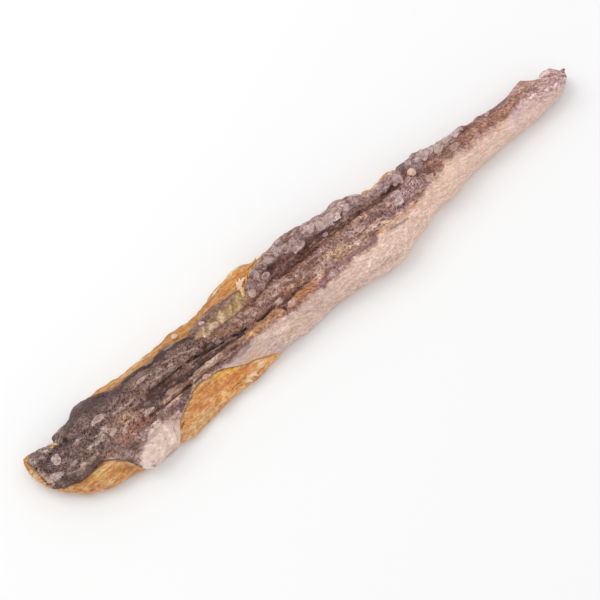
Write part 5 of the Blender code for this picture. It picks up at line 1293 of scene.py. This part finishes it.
def curedSkin():
    look = skinLook
    material, tree = emptyMaterial("cured haddock skin")
    way = addNode(tree, "ShaderNodeAttribute", {"attribute_name": "skinWay"}).outputs["Vector"]
    tone = addNode(tree, "ShaderNodeAttribute", {"attribute_name": "tone"}).outputs["Color"]
    where = {}
    for layer, names in (("grounds", ("net", "pits", "ribs")), ("finish", ("lobes", "mesh", "belly")),
                         ("lie", ("streaks", "rough"))):
        stored = addNode(tree, "ShaderNodeAttribute", {"attribute_name": layer}).outputs["Color"]
        parts = addNode(tree, "ShaderNodeSeparateColor", links={"Color": stored})
        where.update(zip(names, (parts.outputs["Red"], parts.outputs["Green"], parts.outputs["Blue"])))
    dark = addNode(tree, "ShaderNodeMath", {"operation": "SUBTRACT", 0: 1.0}, {1: where["belly"]}).outputs["Value"]
    fewest = look["bellyShare"]
    most = addNode(tree, "ShaderNodeMath", {"operation": "MULTIPLY_ADD", 1: 1 - fewest, 2: fewest}, {0: dark})
    where["most"] = most.outputs["Value"]

    # nothing in the patterns runs straight: every place is pushed up to 0.7 mm aside
    swirl = addNode(tree, "ShaderNodeTexNoise", {"Scale": 1 / (look["bendGrain"] * mm), "Detail": 2.0}, {"Vector": way})
    push = (look["bend"] * mm, look["bend"] * mm, 0)
    bent = addNode(tree, "ShaderNodeVectorMath", {"operation": "MULTIPLY_ADD", 1: push},
                   {0: swirl.outputs["Color"], 2: way}).outputs["Vector"]
    grainAndGlints = None
    for kind, turn, along, across, settings, read, given, place in look["patterns"]:
        cells = kind == "ShaderNodeTexVoronoi"
        settings = dict({"feature": "DISTANCE_TO_EDGE"} if cells else {}, Scale=1.0, **settings)
        turned = addNode(tree, "ShaderNodeMapping", {"Rotation": (0, 0, turn)}, {"Vector": bent}).outputs["Vector"]
        scale = (1 / (along * mm), 1 / (across * mm), 1)
        sized = addNode(tree, "ShaderNodeMapping", {"Scale": scale}, {"Vector": turned})
        texture = addNode(tree, kind, settings, {"Vector": sized.outputs["Vector"]})
        value = addNode(tree, "ShaderNodeMapRange",
                        {"From Min": read[0], "From Max": read[1], "To Min": given[0], "To Max": given[1]},
                        {"Value": texture.outputs["Distance" if cells else "Fac"]})
        links = {0: value.outputs["Result"], 1: where[place]}
        if grainAndGlints:
            links[2] = grainAndGlints
        grainAndGlints = addNode(tree, "ShaderNodeMath", {"operation": "MULTIPLY_ADD", 2: 0.0}, links).outputs["Value"]
    grainAndGlints = addNode(tree, "ShaderNodeMath", {"operation": "MULTIPLY"}, {0: grainAndGlints, 1: where["rough"]}).outputs["Value"]

    # specks over everything, fainter on the belly
    speck = addNode(tree, "ShaderNodeTexNoise", {"Scale": 1 / (look["speck"] * mm), "Detail": 1.0}, {"Vector": bent})
    speckled = addNode(tree, "ShaderNodeMapRange", {"From Min": 0.3, "From Max": 0.7, "To Min": -0.3, "To Max": 0.3},
                       {"Value": speck.outputs["Fac"]}).outputs["Result"]
    reach = addNode(tree, "ShaderNodeMath", {"operation": "MULTIPLY"}, {0: where["most"], 1: where["rough"]})
    shade = addNode(tree, "ShaderNodeMath", {"operation": "MULTIPLY_ADD"},
                    {0: speckled, 1: reach.outputs["Value"], 2: grainAndGlints}).outputs["Value"]
    held = addNode(tree, "ShaderNodeClamp", {"Min": look["least"], "Max": look["most"]},
                   {"Value": shade}).outputs["Result"]
    swing = addNode(tree, "ShaderNodeVectorMath", {"operation": "MULTIPLY_ADD", 1: look["swing"], 2: (1, 1, 1)},
                    {0: held}).outputs["Vector"]
    colour = addNode(tree, "ShaderNodeVectorMath", {"operation": "MULTIPLY"}, {0: tone, 1: swing}).outputs["Vector"]
    bump = addNode(tree, "ShaderNodeBump", {"Strength": 0.8, "Distance": look["lineBump"] * mm}, {"Height": grainAndGlints})
    gloss = addNode(tree, "ShaderNodeMapRange",
                    {"From Min": -0.5, "From Max": 0.5, "To Min": look["roughest"], "To Max": look["smoothest"]},
                    {"Value": held})
    shader = addNode(tree, "ShaderNodeBsdfPrincipled", {"IOR": 1.42, "Specular IOR Level": 0.32},
                     {"Base Color": colour, "Roughness": gloss.outputs["Result"], "Normal": bump.outputs["Normal"]})
    addNode(tree, "ShaderNodeOutputMaterial", links={"Surface": shader.outputs["BSDF"]})
    return material


# the flesh, the scales and the shreds share one way: their own tone, made lighter and darker by a fine grain.
# size is that of the grain along, across and down in mm, turn is its direction, and bend how far it is pushed aside
grainLooks = {
    # firm and slightly oily, so its fibres, 0.7 mm wide, catch a soft sheen and its edges glow amber
    "cured haddock flesh": {
        "size": (2.2, 0.7, 0.7), "turn": 0, "bend": (2, 3, 3), "bendGrain": 5, "detail": 3.0, "rough": 0.6,
        "read": (0.3, 0.7), "given": (-0.5, 0.5), "swing": (0.45, 1.0, 1.6), "bump": 0.5, "bumpDepth": 0.2,
        "shader": {"IOR": 1.42, "Roughness": 0.48, "Specular IOR Level": 0.45, "Subsurface Weight": 0.15,
                   "Subsurface Radius": (0.004, 0.002, 0.001), "Subsurface Scale": 0.4},
    },
    # thin horn: a clear, hard gloss over what lies below, cloudy in patches 1.5 mm wide
    "dried haddock scale": {
        "size": (1.5, 1.5, 1.5), "turn": 0, "detail": 4.0, "rough": 0.7,
        "read": (0.32, 0.68), "given": (-0.5, 0.5), "swing": (0.8, 1.0, 1.05), "bump": 0.8, "bumpDepth": 0.3,
        "shader": {"IOR": 1.5, "Roughness": 0.36, "Specular IOR Level": 0.5, "Subsurface Weight": 0.1,
                   "Subsurface Scale": 0.3, "Subsurface Radius": (0.002, 0.0012, 0.001)},
    },
    # torn film and crumbs are dry flesh: matt, a little chalky, with fibres half a millimetre wide
    "dried haddock shreds": {
        "size": (2.4, 0.5, 0.8), "turn": -0.9, "detail": 3.0, "rough": 0.6,
        "read": (0.3, 0.7), "given": (-0.22, 0.2), "swing": (0.7, 1.0, 1.2), "bump": 0.6, "bumpDepth": 0.2,
        "shader": {"IOR": 1.42, "Roughness": 0.6, "Specular IOR Level": 0.3},
    },
}


def grainMaterial(name):
    look = grainLooks[name]
    material, tree = emptyMaterial(name)
    tone = addNode(tree, "ShaderNodeAttribute", {"attribute_name": "tone"}).outputs["Color"]
    place = addNode(tree, "ShaderNodeTexCoord").outputs["Object"]
    if "bend" in look:
        swirl = addNode(tree, "ShaderNodeTexNoise", {"Scale": 1 / (look["bendGrain"] * mm), "Detail": 2.0},
                        {"Vector": place})
        push = tuple(length * mm for length in look["bend"])
        place = addNode(tree, "ShaderNodeVectorMath", {"operation": "MULTIPLY_ADD", 1: push},
                        {0: swirl.outputs["Color"], 2: place}).outputs["Vector"]
    turned = addNode(tree, "ShaderNodeMapping",
                     {"Rotation": (0, 0, look["turn"]), "Scale": tuple(1 / (length * mm) for length in look["size"])},
                     {"Vector": place})
    texture = addNode(tree, "ShaderNodeTexNoise", {"Scale": 1.0, "Detail": look["detail"], "Roughness": look["rough"]},
                      {"Vector": turned.outputs["Vector"]})
    read, given = look["read"], look["given"]
    shade = addNode(tree, "ShaderNodeMapRange",
                    {"From Min": read[0], "From Max": read[1], "To Min": given[0], "To Max": given[1]},
                    {"Value": texture.outputs["Fac"]})
    swing = addNode(tree, "ShaderNodeVectorMath", {"operation": "MULTIPLY_ADD", 1: look["swing"], 2: (1, 1, 1)},
                    {0: shade.outputs["Result"]})
    colour = addNode(tree, "ShaderNodeVectorMath", {"operation": "MULTIPLY"}, {0: tone, 1: swing.outputs["Vector"]})
    bump = addNode(tree, "ShaderNodeBump", {"Strength": look["bump"], "Distance": look["bumpDepth"] * mm},
                   {"Height": texture.outputs["Fac"]})
    shader = addNode(tree, "ShaderNodeBsdfPrincipled", look["shader"],
                     {"Base Color": colour.outputs["Vector"], "Normal": bump.outputs["Normal"]})
    addNode(tree, "ShaderNodeOutputMaterial", links={"Surface": shader.outputs["BSDF"]})
    return material


def ownMaterial(obj, material):
    obj.data.materials.clear()
    obj.data.materials.append(material)


fishSkin = makeSkin()
ownMaterial(fishSkin, curedSkin())
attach(fishSkin, "root")
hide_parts("skin")

fishFlesh = makeFlesh(fishSkin)
ownMaterial(fishFlesh, grainMaterial("cured haddock flesh"))
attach(fishFlesh, "root")
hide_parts("flesh")

grounds = [treeOf(fishSkin.data), treeOf(fishFlesh.data)]
scales = makePlates(grounds)
ownMaterial(scales, grainMaterial("dried haddock scale"))
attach(scales, "root")
shreds = grainMaterial("dried haddock shreds")
for loose in (makeStrands(grounds), makeCrumbs(grounds)):
    ownMaterial(loose, shreds)
    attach(loose, "root")


# plain paper under a soft room light, one soft key from behind the back, and the camera over the belly side
studio = {"floor": 6.0, "paper": "f6f6f6", "worldLight": 0.86, "keyPower": 5.0, "keySize": 0.9,
          "keyPlace": (-0.35, 0.75, 0.95), "lookAt": (-0.0204, -0.0075, 0.005), "azimuth": -43.2,
          "elevation": 60.0, "distance": 0.587, "lens": 85.0, "sensor": 36.0, "floorDrop": 0.0002}


def makeStudio():
    look = studio
    bpy.ops.object.select_all(action="DESELECT")
    bpy.ops.mesh.primitive_plane_add(size=look["floor"], location=(0, 0, -look["floorDrop"]))
    bpy.ops.object.transform_apply(location=True)
    floor = bpy.context.object
    floor.name = "table_paper"
    material = bpy.data.materials.new("matt white paper")
    material.use_nodes = True
    tree = material.node_tree
    shader = tree.nodes["Principled BSDF"]
    shader.inputs["Roughness"].default_value = 0.9
    shader.inputs["Specular IOR Level"].default_value = 0.1
    shader.inputs["Base Color"].default_value = (*linearColour(look["paper"]), 1)
    ownMaterial(floor, material)
    world = bpy.data.worlds.new("soft room light")
    bpy.context.scene.world = world
    world.use_nodes = True
    world.node_tree.nodes["Background"].inputs["Color"].default_value = (1, 1, 1, 1)
    world.node_tree.nodes["Background"].inputs["Strength"].default_value = look["worldLight"]
    bpy.ops.object.light_add(type="AREA", location=look["keyPlace"])
    key = bpy.context.object
    key.name = "soft_key"
    key.data.energy = look["keyPower"]
    key.data.size = look["keySize"]
    key.rotation_euler = (Vector(look["lookAt"]) - key.location).to_track_quat("-Z", "Y").to_euler()
    turnAngle, rise = math.radians(look["azimuth"]), math.radians(look["elevation"])
    back = Vector((math.sin(turnAngle) * math.cos(rise), -math.cos(turnAngle) * math.cos(rise), math.sin(rise)))
    bpy.ops.object.camera_add(location=Vector(look["lookAt"]) + back * look["distance"])
    camera = bpy.context.object
    camera.rotation_euler = (-back).to_track_quat("-Z", "Y").to_euler()
    camera.data.lens = look["lens"]
    camera.data.sensor_width = look["sensor"]
    camera.data.clip_start = 0.01
    bpy.context.scene.camera = camera
    bpy.context.scene.view_settings.view_transform = "Standard"


makeStudio()
print("studio: ready")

************

### STATED GOAL
Only lines that contain the word "loose" are wanted; copy each of them.

### SOLUTION
for loose in (makeStrands(grounds), makeCrumbs(grounds)):
    ownMaterial(loose, shreds)
    attach(loose, "root")